Regia di Mark Romanek vedi scheda film
Parto dalla premessa che non ho letto il romanzo di Ishiguro.
Il film di Romanek è una di quelle pellicole che devono essere metabolizzate più lentamente rispetto ad altre. Ad un primo approccio può sembrare un film che pur avendo momenti di estrema intensità (gli ultimi venti minuti sono veramente grandiosi in questo senso), può apparire nel suo svolgersi piuttosto freddo e distaccato.
Ciò che colpisce però è la sua grande capacità di creare molteplici riflessioni non tanto per ciò che viene mostrato, quanto per quello che non si vede o viene solo appena suggerito. Il taglio quasi esclusivamente intimista dato alla vicenda, limando il contesto sociale su cui si sviluppa la storia dei tre protagonisti, in fondo è la carta vincente della pellicola.
Il controllo della società sui protagonisti è tanto ferreo per quanto invisibile e pressochè impalpabile se non per piccoli particolari (i braccialetti elettronici), alimentando un senso di muta rassegnazione che permea tutto il film.

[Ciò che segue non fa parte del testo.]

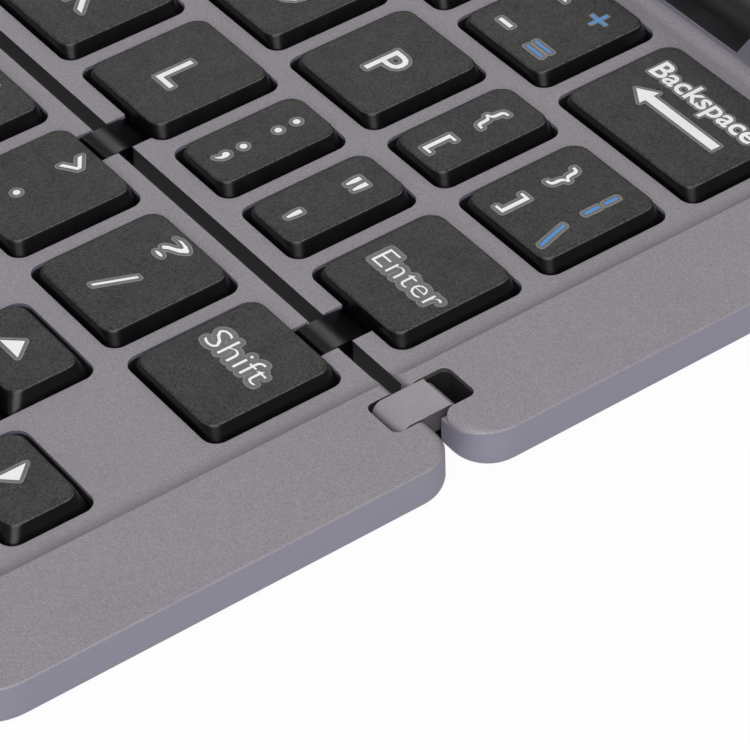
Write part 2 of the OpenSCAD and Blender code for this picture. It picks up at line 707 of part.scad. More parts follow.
// A plate that slides between the switch housing and the wall, with a ribbed knob in the slot
module power_switch() color("#1e1f21") in_place() {
    x = switch_x - switch_travel / 2;
    plate_w = 5;
    knob_y = rear_d - 0.35;
    block(x - plate_w / 2, x + plate_w / 2, switch_plate_y, bay_back - fit, socket_z - 1.2, socket_z + 1.2);
    difference() {
        block(x - switch_knob_w / 2, x + switch_knob_w / 2, bay_back - fit - e, knob_y,
            socket_z - switch_knob_h / 2, socket_z + switch_knob_h / 2);
        for (dx = [-0.6, 0, 0.6]) translate([x + dx, knob_y, socket_z])
            cube([0.25, 0.4, 2 * switch_knob_h], center = true);
    }
}

rear_shell();
rear_cover();
rear_key_plate();
rear_membrane();
rear_domes();
tablet_rest();
battery();
circuit_board();
charging_socket();
power_switch();
rear_pins();
rear_feet();
rear_screws();
left_end_link();
right_end_link();
inner_links();
flat_cable();
front_shell();
front_cover();
front_key_plate();
front_membrane();
front_domes();
front_pins();
front_feet();
front_screws();
key_node("key_backquote");  // key_backquote
key_node("keys_numbers");  // keys_numbers
key_node("key_zero");  // key_zero
key_node("key_minus");  // key_minus
key_node("key_backspace");  // key_backspace
key_node("key_tab");  // key_tab
key_node("keys_upper_letters");  // keys_upper_letters
key_node("key_o");  // key_o
key_node("key_p");  // key_p
key_node("key_open_bracket");  // key_open_bracket
key_node("key_close_bracket");  // key_close_bracket
key_node("key_caps_lock");  // key_caps_lock
key_node("keys_home_letters");  // keys_home_letters
key_node("key_k");  // key_k
key_node("key_l");  // key_l
key_node("key_semicolon");  // key_semicolon
key_node("key_quote");  // key_quote
key_node("key_enter");  // key_enter
key_node("key_left_shift");  // key_left_shift
key_node("keys_lower_letters");  // keys_lower_letters
key_node("key_comma");  // key_comma
key_node("key_period");  // key_period
key_node("key_slash");  // key_slash
key_node("key_right_shift");  // key_right_shift
key_node("key_left_ctrl");  // key_left_ctrl
key_node("key_fn");  // key_fn
key_node("key_menu");  // key_menu
key_node("key_left_alt");  // key_left_alt
key_node("key_space");  // key_space
key_node("key_right_alt");  // key_right_alt
key_node("key_right_ctrl");  // key_right_ctrl
key_node("key_arrow_left");  // key_arrow_left
key_node("key_arrow_up");  // key_arrow_up
key_node("key_arrow_right");  // key_arrow_right
key_node("key_arrow_down");  // key_arrow_down
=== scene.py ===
"""Looks of a folding keyboard in two aluminium halves that close like a book.

The halves, links, rest and inner parts keep the meshes of the construction model and get their finishes
here. New meshes stand for the keycaps, which get rounded edges, and for the rubber domes under them. The
legends are thin layers of print on the caps. Lengths in the classes are in millimetres and become metres
where a mesh is made.
"""

import logging
import math
from dataclasses import dataclass, field
from enum import Enum

import bmesh
import bpy
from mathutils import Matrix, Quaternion, Vector
from mathutils.geometry import delaunay_2d_cdt


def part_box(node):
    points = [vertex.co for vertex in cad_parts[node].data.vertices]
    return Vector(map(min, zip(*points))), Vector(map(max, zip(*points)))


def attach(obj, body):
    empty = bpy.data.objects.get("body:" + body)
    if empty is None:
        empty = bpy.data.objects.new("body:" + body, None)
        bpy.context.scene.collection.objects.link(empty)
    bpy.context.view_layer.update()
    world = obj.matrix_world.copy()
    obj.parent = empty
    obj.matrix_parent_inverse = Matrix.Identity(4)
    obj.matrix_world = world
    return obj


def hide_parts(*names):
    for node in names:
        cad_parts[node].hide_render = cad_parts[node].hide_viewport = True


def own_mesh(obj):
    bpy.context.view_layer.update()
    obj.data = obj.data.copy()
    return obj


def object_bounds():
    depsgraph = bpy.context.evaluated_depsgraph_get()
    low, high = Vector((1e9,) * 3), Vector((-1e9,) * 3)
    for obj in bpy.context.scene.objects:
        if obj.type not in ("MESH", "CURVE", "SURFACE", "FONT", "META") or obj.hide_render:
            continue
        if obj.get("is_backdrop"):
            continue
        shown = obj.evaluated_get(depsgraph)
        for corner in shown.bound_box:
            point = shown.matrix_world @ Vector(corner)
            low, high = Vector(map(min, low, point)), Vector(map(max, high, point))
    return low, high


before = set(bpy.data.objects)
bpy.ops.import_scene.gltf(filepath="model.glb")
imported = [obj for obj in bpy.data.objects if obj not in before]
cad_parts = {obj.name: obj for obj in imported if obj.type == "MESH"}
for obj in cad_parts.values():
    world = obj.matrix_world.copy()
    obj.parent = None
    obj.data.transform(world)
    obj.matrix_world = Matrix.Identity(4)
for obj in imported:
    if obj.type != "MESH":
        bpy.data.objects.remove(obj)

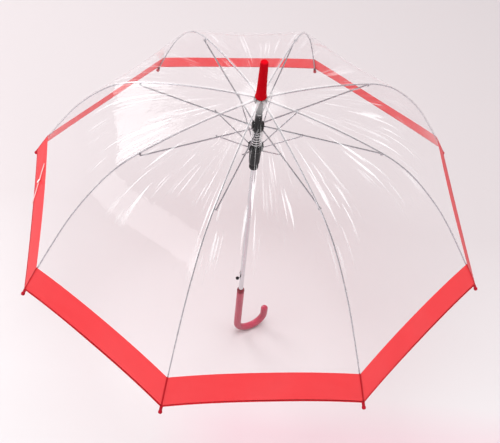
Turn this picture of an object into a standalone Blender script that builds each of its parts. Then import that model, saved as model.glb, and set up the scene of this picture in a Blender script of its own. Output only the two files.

Una rassegnazione creata da una distopia sociale aberrante che ha operato una scelta netta in nome di un progresso scientifico che ha sconfitto le malattie, ma allo stesso tempo uccidendo la propria coscienza ed etica collettiva, negando a queste "povere creature" lo status di esseri umani: il possedere un'anima. Sono animali da allevamento, "replicanti" che non vedranno nulla di straordinario da rimpiangerne la perdita.
Non è facile trovare pellicole di questo genere di questi tempi. I richiami a quel cinema di fantascienza a sfondo sociale degli anni 70 è ben presente ed a caldo mi ricorda per assonanza una pellicola come Soylent green, proprio per l'idea del "riutilizzo" del materiale umano, ma il contesto sociale di sfondo era molto più palese rispetto a Non lasciarmi.
Da lodare l'ottima prova del dei tre protagonisti perchè anche grazie alla loro sensibilità hanno reso in maniera eccellente la parabola dei loro rispettivi personaggi verso un destino già scritto.